High-Temperature 2D Optical Relaxation Visualizes Enhanced Oxygen Exchange Kinetics at Metal-Mixed Conducting Oxide Interfaces.

Solid-state heterointerfaces are of interest for emergent local behavior that is distinct from either bulk parent compound. One technologically relevant example is the case of mixed ionic/electronic conductor (MIEC)-metal interfaces, which play an important role in electrochemistry. Metal-MIEC composite electrodes can demonstrate improved catalytic activity vs single-phase MIECs, improving fuel cell efficiency.

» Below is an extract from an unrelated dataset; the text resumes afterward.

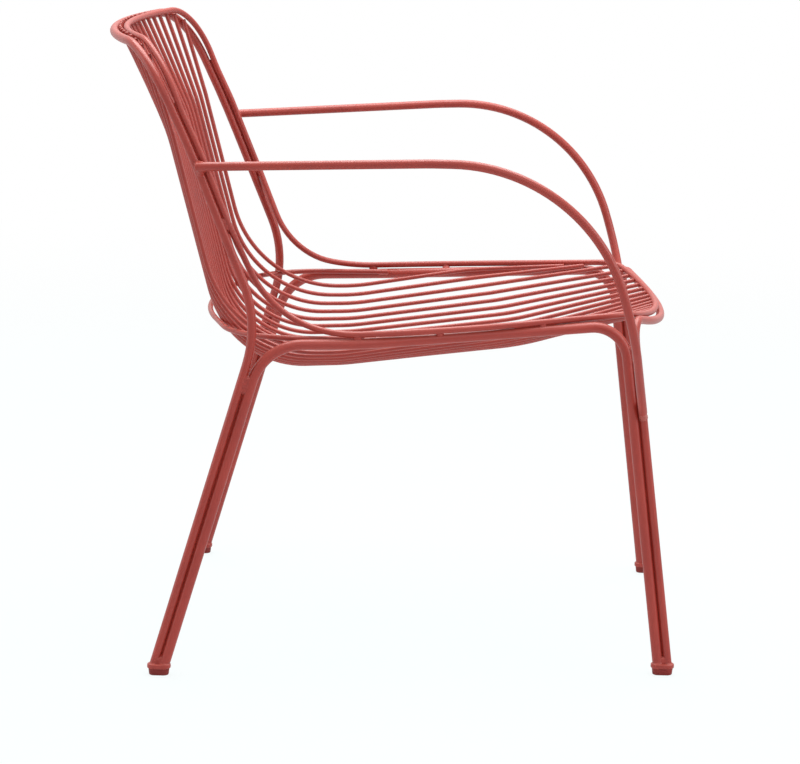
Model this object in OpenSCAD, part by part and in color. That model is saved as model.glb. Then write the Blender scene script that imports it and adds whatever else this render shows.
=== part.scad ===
// Garden armchair: a rigid welded frame of bent round tube that carries a
// curved back and seat of parallel wires. Millimetres, Z up. The sitter faces
// -Y. Left is -X, as seen by someone who stands in front of the chair. The
// origin is on the floor under the middle of the chair.

/* [Width] */
// Distance between the centre lines of the two seat rails
rail_span = 484; // [440:2:520]
// Distance between the centre lines of the rear feet
rear_foot_span = 562; // [500:2:620]
// Distance between the centre lines of the front feet
front_foot_span = 464; // [420:2:540]
// Widest distance between the centre lines of the armrests
arm_span = 606; // [560:2:660]
// Width of the back's top bow, between the posts' centre lines
top_span = 471; // [420:2:500]

/* [Depth and height] */
// Distance from the rear feet to the front feet, centre to centre
foot_reach = 560; // [500:1:620]
// Height of the seat rails behind the middle of the seat
rail_z = 373; // [340:1:410]
// Rise of the seat rails from the middle to the front corner
rail_rise = 15.5; // [5:0.5:30]
// How far each seat rail stands in at the front corner
rail_taper = 49; // [30:1:60]
// Height of the top bow's centre line
top_z = 704; // [640:1:800]
// Lean of the back's posts from the vertical, in degrees
post_lean = 21.5; // [15:0.5:28]
// Height of the armrests at their front bend
arm_z = 582; // [540:1:620]

/* [Tubes and wires] */
// Diameter of the side frames' tube
side_d = 12; // [10:0.5:14]
// Diameter of the rear hoop's tube
hoop_d = 10; // [8:0.5:12]
// Diameter of the armrests' tube
arm_d = 10; // [8:0.5:12]
// Diameter of the front hoop's rod
front_d = 9.5; // [6:0.5:10]
// Diameter of the rod around the edge of the seat and back
edge_d = 7; // [5:0.5:8]
// Diameter of the rod that carries the wires behind the seat
support_d = 6; // [5:0.5:8]
// Diameter of the seat and back wires
wire_d = 5; // [4:0.25:6]
// Number of seat and back wires
wire_count = 24; // [16:2:24]
// Distance between the centre lines of neighbouring wires
wire_pitch = 18.3; // [14:0.1:18.5]

/* [Shell] */
// Depth of the seat below its edge, at the middle
seat_sag = 54; // [40:1:60]
// Depth of the back behind its outer wires, at the middle
back_sag = 16; // [10:1:26]
// Distance that the top bow stands back at the middle
top_bow = 86.5; // [60:0.5:110]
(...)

Similarly, MIEC surface reaction kinetics are often evaluated using techniques that place metal current collectors in contact with the surface under evaluation, potentially altering the response vs the native surface. Techniques enabling direct and local in situ observation of the behavior at and around such heterointerfaces are needed. Here, we develop a spatially resolved optical transmission relaxation (2D-OTR) method providing continuous evaluation of local, high-temperature, controlled atmosphere defect kinetics across a ∼1 cm ² sample area simultaneously in a contact-free manner. We apply it to observe the spatial variance of oxygen incorporation and evolution rates at ∼525-620 °C, in response to step changes in oxygen partial pressure, on MIEC SrTi _0.65 Fe _0.35 O _{3- x} films as a function of distance from porous Pt and Au layers. Using this model geometry, we find significant enhancements in kinetics adjacent to the metals that decay over a few millimeter distance. To extract kinetic parameters, we fit the short-term optical data (initial portion of relaxations) with an exponential decay function appropriate for surface-exchange-limited kinetics, yielding apparent surface exchange coefficients ( k _chem ) with spatial resolution, decreasing with distance from the metal. To understand the kinetic processes governing the complete (long-term) optical relaxations, we performed COMSOL simulations, which demonstrated that a combination of laterally varying k _chem and in-plane diffusion controls the observed kinetics over the full time range. Further support for spatially varying k _chem comes from demonstrations of changing surface and bulk chemistry vs distance from the metal-MIEC interface, by X-ray photoelectron and optical absorption spectroscopies, respectively. Although microporous Pt and Au are not excellent electrodes in isolation, both metals exert a synergistic effect on the oxygen surface exchange rate in the presence of the mixed conducting film.